In contrast, the cost savings of using flash-based FPGAs extends well beyond unit cost. The ASIC-like single chip, live at power-up nature of flash-based FPGAs allows designers to eliminate the additional devices associated with the SRAM FPGA. Unlike SRAM-based FPGAs, flash-based devices offer a true ASIC-like approach to the board-level design. For example, flash-based devices support single (1.5V) power supply-based designs, which eliminate the need for additional voltage regulators. These devices power-up and down in a controlled and predictable way.
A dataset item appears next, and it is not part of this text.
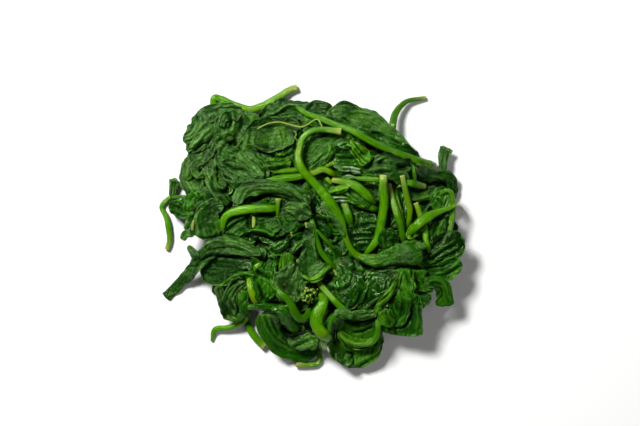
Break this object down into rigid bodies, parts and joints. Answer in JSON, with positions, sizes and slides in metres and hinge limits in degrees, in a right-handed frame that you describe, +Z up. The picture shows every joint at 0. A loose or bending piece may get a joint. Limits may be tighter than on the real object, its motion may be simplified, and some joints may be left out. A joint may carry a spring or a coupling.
{
  "type": "spinach bunch",
  "caption": "Low heap of blanched spinach: limp pleated leaves and cut stems lying over one another.",
  "frame": {"origin": "under the middle of the bunch, on the surface it lies on", "axes": "+Z up, +X to the right and +Y to the top of the picture, which looks straight down"},
  "size_m": [0.154, 0.1436, 0.0249],
  "materials": {
    "leaf_green": "wet dark green leaf",
    "leaf_grey_green": "wet grey-green leaf with a soft sheen",
    "stem_green": "wet bright yellow-green stem"
  },
  "bodies": {
    "root": {"inner_leaves": "leaf_green", "leaf_arched_ribbon": "leaf_green", "leaf_bottom_arch": "leaf_green", "leaf_bottom_round": "leaf_green", "leaf_corner": "leaf_grey_green", "leaf_corner_inner": "leaf_grey_green", "leaf_crinkled": "leaf_grey_green", "leaf_crinkled_low": "leaf_grey_green", "leaf_grey_cup": "leaf_grey_green", "leaf_hanging_cup": "leaf_grey_green", "leaf_left_high": "leaf_grey_green", "leaf_left_low": "leaf_grey_green", "leaf_left_middle": "leaf_grey_green", "leaf_left_tongue": "leaf_grey_green", "leaf_long_tail": "leaf_grey_green", "leaf_lower_dark": "leaf_green", "leaf_lower_left": "leaf_grey_green", "leaf_lower_right_corner": "leaf_green", "leaf_lower_right_long": "leaf_green", "leaf_lower_right_wide": "leaf_green", "leaf_oval": "leaf_green", "leaf_right_loop": "leaf_green", "leaf_right_ridged": "leaf_green", "leaf_right_rim": "leaf_green", "leaf_right_tongue": "leaf_green", "leaf_rolled": "leaf_grey_green", "leaf_small_curl": "leaf_green", "leaf_top_cup": "leaf_grey_green", "leaf_under_long_stem": "leaf_green", "leaf_upper_right": "leaf_green", "leaf_wet_centre": "leaf_green", "leaf_wet_side": "leaf_green", "leaf_wet_top": "leaf_green", "leaf_wrinkled": "leaf_grey_green", "leaf_zigzag": "leaf_green", "midrib_upper_right": "stem_green", "stem_bottom": "stem_green", "stem_bottom_left": "stem_green", "stem_centre_left": "stem_green", "stem_cut_pale": "stem_green", "stem_hook": "stem_green", "stem_left_outer": "stem_green", "stem_long": "stem_green", "stem_lower_left": "stem_green", "stem_lower_middle": "stem_green", "stem_lower_right": "stem_green", "stem_middle": "stem_green", "stem_olive": "stem_green", "stem_right_down": "stem_green", "stem_right_edge": "stem_green", "stem_right_reach": "stem_green", "stem_right_strip": "stem_green", "stem_slanting": "stem_green", "stem_thick": "stem_green", "stem_top_left": "stem_green", "stem_top_right": "stem_green", "stem_upright_dark": "stem_green", "stem_upright_pale": "stem_green", "stem_upright_thin": "stem_green"}
  },
  "joints": []
}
Since they are inherently low power, the devices reduce power supply requirements, enhance system reliability and lower system thermal management costs. By supporting the use of separate power pins (same voltage) to inputs and outputs, flash-based FPGAs reduce noise and may contribute to reduced EMI emissions. Additionally, by reducing component count, they help designers minimize PCB board size.
Summary
Technology constantly changes to meet the needs of the marketplace. Over the past 10 years, flash technology has rapidly evolved from an innovative idea into a disruptive technology, dramatically impacting every application it has touched. It has transformed cell phones, cameras, video recorders, simple PLDs, microcontrollers and memory solutions into revolutionary variants of their predecessors. Today flash technology is poised to do the same for the programmable logic market. By transforming the basic cost structure of FPGAs, it promises to bring the flexibility and rapid deployment advantages of programmable logic to the value-based market.